5. We have received a brief that contends that "a bail bond board has no authority under the Act to forbid former licensees from continuing to work in the bail bond business of a current licensee." The brief relies upon a statement in Harris County Bail Bond Board v. Burns, 881 S.W.2d 61 (Tex. App.--Houston [14th Dist.] 1994, writ denied), that "[t]he current state of the Act places no restrictions on past violators to continue working in the bail bond business," id. at 64. This statement ignores both Stein and article 2372p-3, section 9(b)(7) and, moreover, is clearly dicta. Furthermore, we believe that the statement is plainly contradicted by the court's subsequent holding in its opinion on motion for rehearing that "it [is] reasonable to use the list of reasons in section 9 as applicable not only to legal justifications for revoking or suspending a license but also as to legal justifications for refusing to renew a license," id. at 65. We do not find the Burns dicta on a bail bond board's authority to regulate licensees' business relationships persuasive and we decline to follow it.
6. See Austin v. Harris County Bail Bond Bd., 756 S.W.2d 65, 67-68 (Tex. App.--Houston [1st Dist.] 1988, writ denied) (citing Bexar County Bail Bond Bd. v. Deckard, 604 S.W.2d 214, 217 (Tex. Civ. App.--San Antonio 1980, no writ)).
7. V.T.C.S. art. 2372p-3, § 3(d).
8. Klevenhagen v. International Fidelity Ins. Co., 861 S.W.2d 13, 16 (Tex. App.--Houston [1st Dist.] 1993, no writ); Freedom, Inc. v. Texas, 569 S.W.2d 48 (Tex. Civ. App.--Austin 1978, no writ); see also Attorney General Opinion MW-321 (1981).
9. Bus. & Com. Code § 36.03.
10. Ins. Code art. 1.29, § 1(b).
11. Bus. & Com. Code § 36.03 (Comment of Bar Committee).

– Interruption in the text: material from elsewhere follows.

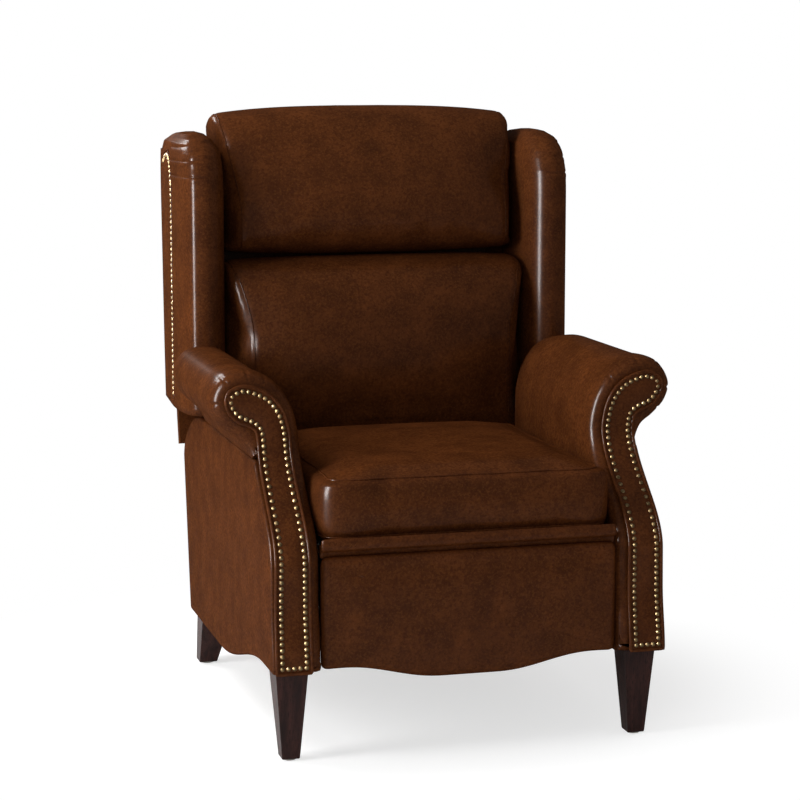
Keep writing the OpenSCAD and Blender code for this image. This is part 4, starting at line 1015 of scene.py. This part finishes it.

12. V.T.C.S. art. 2372p-3, § 7(c).
13. We have received a brief that asserts that an agent of a corporate surety may have numerous other business interests. While we conclude that an agent of a corporate surety is not authorized to use an assumed name when acting as agent for the corporate surety, we do not address the authority of such a person to use an assumed name for other business purposes or in other capacities.